◆ Data lines ◆
════════
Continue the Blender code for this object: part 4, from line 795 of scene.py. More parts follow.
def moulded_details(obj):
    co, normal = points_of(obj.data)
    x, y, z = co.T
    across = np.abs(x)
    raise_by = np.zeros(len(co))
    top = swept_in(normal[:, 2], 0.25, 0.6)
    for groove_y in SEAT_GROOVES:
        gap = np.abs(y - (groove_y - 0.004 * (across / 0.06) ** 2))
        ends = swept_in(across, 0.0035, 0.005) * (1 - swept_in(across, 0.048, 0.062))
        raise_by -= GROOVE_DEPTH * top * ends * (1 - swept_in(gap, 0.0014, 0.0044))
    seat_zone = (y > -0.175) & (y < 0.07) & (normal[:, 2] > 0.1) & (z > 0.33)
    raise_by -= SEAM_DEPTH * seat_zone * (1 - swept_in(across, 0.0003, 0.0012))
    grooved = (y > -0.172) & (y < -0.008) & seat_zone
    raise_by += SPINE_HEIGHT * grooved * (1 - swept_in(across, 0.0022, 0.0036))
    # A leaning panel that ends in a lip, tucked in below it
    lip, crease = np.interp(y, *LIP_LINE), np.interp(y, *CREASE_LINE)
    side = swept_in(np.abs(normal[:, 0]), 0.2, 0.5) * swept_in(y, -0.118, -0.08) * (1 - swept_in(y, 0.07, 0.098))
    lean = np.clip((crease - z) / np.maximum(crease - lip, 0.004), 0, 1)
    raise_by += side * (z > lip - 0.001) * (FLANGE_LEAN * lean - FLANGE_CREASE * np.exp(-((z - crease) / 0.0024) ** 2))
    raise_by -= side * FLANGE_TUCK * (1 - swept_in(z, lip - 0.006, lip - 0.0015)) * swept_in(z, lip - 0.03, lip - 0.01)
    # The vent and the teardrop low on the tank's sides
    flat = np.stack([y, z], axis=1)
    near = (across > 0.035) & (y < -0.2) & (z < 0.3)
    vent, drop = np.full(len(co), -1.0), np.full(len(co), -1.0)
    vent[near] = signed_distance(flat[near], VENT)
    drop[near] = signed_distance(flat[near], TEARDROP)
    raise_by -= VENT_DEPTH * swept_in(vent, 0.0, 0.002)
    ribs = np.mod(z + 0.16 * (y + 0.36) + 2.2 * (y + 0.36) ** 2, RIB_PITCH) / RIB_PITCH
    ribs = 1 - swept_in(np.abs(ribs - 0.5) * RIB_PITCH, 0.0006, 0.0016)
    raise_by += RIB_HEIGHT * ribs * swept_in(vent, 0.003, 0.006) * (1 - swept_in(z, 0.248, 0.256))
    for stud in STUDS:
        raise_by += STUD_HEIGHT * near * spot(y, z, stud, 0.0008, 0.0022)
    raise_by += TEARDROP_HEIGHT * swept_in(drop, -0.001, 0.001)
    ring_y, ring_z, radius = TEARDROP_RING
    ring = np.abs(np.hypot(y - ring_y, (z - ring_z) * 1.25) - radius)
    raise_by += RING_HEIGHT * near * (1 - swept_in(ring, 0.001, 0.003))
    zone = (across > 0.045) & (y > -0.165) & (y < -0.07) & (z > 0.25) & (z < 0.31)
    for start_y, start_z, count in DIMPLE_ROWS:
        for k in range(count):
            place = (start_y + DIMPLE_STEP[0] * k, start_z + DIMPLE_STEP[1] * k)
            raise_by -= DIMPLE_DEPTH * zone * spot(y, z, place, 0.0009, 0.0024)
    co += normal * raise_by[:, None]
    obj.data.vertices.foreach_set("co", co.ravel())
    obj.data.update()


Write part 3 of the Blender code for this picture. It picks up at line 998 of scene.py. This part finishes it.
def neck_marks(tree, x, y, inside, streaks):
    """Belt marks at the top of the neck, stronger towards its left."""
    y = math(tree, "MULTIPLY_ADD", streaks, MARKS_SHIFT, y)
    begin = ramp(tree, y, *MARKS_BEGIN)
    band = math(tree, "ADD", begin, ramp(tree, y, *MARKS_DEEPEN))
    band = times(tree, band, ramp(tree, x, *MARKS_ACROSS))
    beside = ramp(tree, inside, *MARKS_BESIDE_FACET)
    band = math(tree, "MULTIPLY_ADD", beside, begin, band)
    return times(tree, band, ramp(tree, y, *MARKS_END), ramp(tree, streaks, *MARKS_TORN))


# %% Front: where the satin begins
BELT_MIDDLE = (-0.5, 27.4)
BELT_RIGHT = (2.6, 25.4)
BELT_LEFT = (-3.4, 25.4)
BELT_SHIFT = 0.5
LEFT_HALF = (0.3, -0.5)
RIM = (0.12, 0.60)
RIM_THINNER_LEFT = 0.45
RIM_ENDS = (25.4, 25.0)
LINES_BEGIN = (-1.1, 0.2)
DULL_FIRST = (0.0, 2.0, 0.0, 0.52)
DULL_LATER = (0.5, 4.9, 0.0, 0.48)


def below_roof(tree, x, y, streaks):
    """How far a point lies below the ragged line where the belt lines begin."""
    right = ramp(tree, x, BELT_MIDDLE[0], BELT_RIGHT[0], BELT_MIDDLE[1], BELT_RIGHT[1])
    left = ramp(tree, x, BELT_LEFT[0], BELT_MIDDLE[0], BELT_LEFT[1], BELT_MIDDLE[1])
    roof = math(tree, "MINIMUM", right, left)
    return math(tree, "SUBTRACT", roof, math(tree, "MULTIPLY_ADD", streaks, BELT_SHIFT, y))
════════
◆ Exercise brief ◆
Nothing in the data may differ; print all of it exactly as written.

◆ Response to this exercise ◆
Continue the Blender code for this object: part 4, from line 795 of scene.py. More parts follow.
def moulded_details(obj):
    co, normal = points_of(obj.data)
    x, y, z = co.T
    across = np.abs(x)
    raise_by = np.zeros(len(co))
    top = swept_in(normal[:, 2], 0.25, 0.6)
    for groove_y in SEAT_GROOVES:
        gap = np.abs(y - (groove_y - 0.004 * (across / 0.06) ** 2))
        ends = swept_in(across, 0.0035, 0.005) * (1 - swept_in(across, 0.048, 0.062))
        raise_by -= GROOVE_DEPTH * top * ends * (1 - swept_in(gap, 0.0014, 0.0044))
    seat_zone = (y > -0.175) & (y < 0.07) & (normal[:, 2] > 0.1) & (z > 0.33)
    raise_by -= SEAM_DEPTH * seat_zone * (1 - swept_in(across, 0.0003, 0.0012))
    grooved = (y > -0.172) & (y < -0.008) & seat_zone
    raise_by += SPINE_HEIGHT * grooved * (1 - swept_in(across, 0.0022, 0.0036))
    # A leaning panel that ends in a lip, tucked in below it
    lip, crease = np.interp(y, *LIP_LINE), np.interp(y, *CREASE_LINE)
    side = swept_in(np.abs(normal[:, 0]), 0.2, 0.5) * swept_in(y, -0.118, -0.08) * (1 - swept_in(y, 0.07, 0.098))
    lean = np.clip((crease - z) / np.maximum(crease - lip, 0.004), 0, 1)
    raise_by += side * (z > lip - 0.001) * (FLANGE_LEAN * lean - FLANGE_CREASE * np.exp(-((z - crease) / 0.0024) ** 2))
    raise_by -= side * FLANGE_TUCK * (1 - swept_in(z, lip - 0.006, lip - 0.0015)) * swept_in(z, lip - 0.03, lip - 0.01)
    # The vent and the teardrop low on the tank's sides
    flat = np.stack([y, z], axis=1)
    near = (across > 0.035) & (y < -0.2) & (z < 0.3)
    vent, drop = np.full(len(co), -1.0), np.full(len(co), -1.0)
    vent[near] = signed_distance(flat[near], VENT)
    drop[near] = signed_distance(flat[near], TEARDROP)
    raise_by -= VENT_DEPTH * swept_in(vent, 0.0, 0.002)
    ribs = np.mod(z + 0.16 * (y + 0.36) + 2.2 * (y + 0.36) ** 2, RIB_PITCH) / RIB_PITCH
    ribs = 1 - swept_in(np.abs(ribs - 0.5) * RIB_PITCH, 0.0006, 0.0016)
    raise_by += RIB_HEIGHT * ribs * swept_in(vent, 0.003, 0.006) * (1 - swept_in(z, 0.248, 0.256))
    for stud in STUDS:
        raise_by += STUD_HEIGHT * near * spot(y, z, stud, 0.0008, 0.0022)
    raise_by += TEARDROP_HEIGHT * swept_in(drop, -0.001, 0.001)
    ring_y, ring_z, radius = TEARDROP_RING
    ring = np.abs(np.hypot(y - ring_y, (z - ring_z) * 1.25) - radius)
    raise_by += RING_HEIGHT * near * (1 - swept_in(ring, 0.001, 0.003))
    zone = (across > 0.045) & (y > -0.165) & (y < -0.07) & (z > 0.25) & (z < 0.31)
    for start_y, start_z, count in DIMPLE_ROWS:
        for k in range(count):
            place = (start_y + DIMPLE_STEP[0] * k, start_z + DIMPLE_STEP[1] * k)
            raise_by -= DIMPLE_DEPTH * zone * spot(y, z, place, 0.0009, 0.0024)
    co += normal * raise_by[:, None]
    obj.data.vertices.foreach_set("co", co.ravel())
    obj.data.update()


Write part 3 of the Blender code for this picture. It picks up at line 998 of scene.py. This part finishes it.
def neck_marks(tree, x, y, inside, streaks):
    """Belt marks at the top of the neck, stronger towards its left."""
    y = math(tree, "MULTIPLY_ADD", streaks, MARKS_SHIFT, y)
    begin = ramp(tree, y, *MARKS_BEGIN)
    band = math(tree, "ADD", begin, ramp(tree, y, *MARKS_DEEPEN))
    band = times(tree, band, ramp(tree, x, *MARKS_ACROSS))
    beside = ramp(tree, inside, *MARKS_BESIDE_FACET)
    band = math(tree, "MULTIPLY_ADD", beside, begin, band)
    return times(tree, band, ramp(tree, y, *MARKS_END), ramp(tree, streaks, *MARKS_TORN))


# %% Front: where the satin begins
BELT_MIDDLE = (-0.5, 27.4)
BELT_RIGHT = (2.6, 25.4)
BELT_LEFT = (-3.4, 25.4)
BELT_SHIFT = 0.5
LEFT_HALF = (0.3, -0.5)
RIM = (0.12, 0.60)
RIM_THINNER_LEFT = 0.45
RIM_ENDS = (25.4, 25.0)
LINES_BEGIN = (-1.1, 0.2)
DULL_FIRST = (0.0, 2.0, 0.0, 0.52)
DULL_LATER = (0.5, 4.9, 0.0, 0.48)


def below_roof(tree, x, y, streaks):
    """How far a point lies below the ragged line where the belt lines begin."""
    right = ramp(tree, x, BELT_MIDDLE[0], BELT_RIGHT[0], BELT_MIDDLE[1], BELT_RIGHT[1])
    left = ramp(tree, x, BELT_LEFT[0], BELT_MIDDLE[0], BELT_LEFT[1], BELT_MIDDLE[1])
    roof = math(tree, "MINIMUM", right, left)
    return math(tree, "SUBTRACT", roof, math(tree, "MULTIPLY_ADD", streaks, BELT_SHIFT, y))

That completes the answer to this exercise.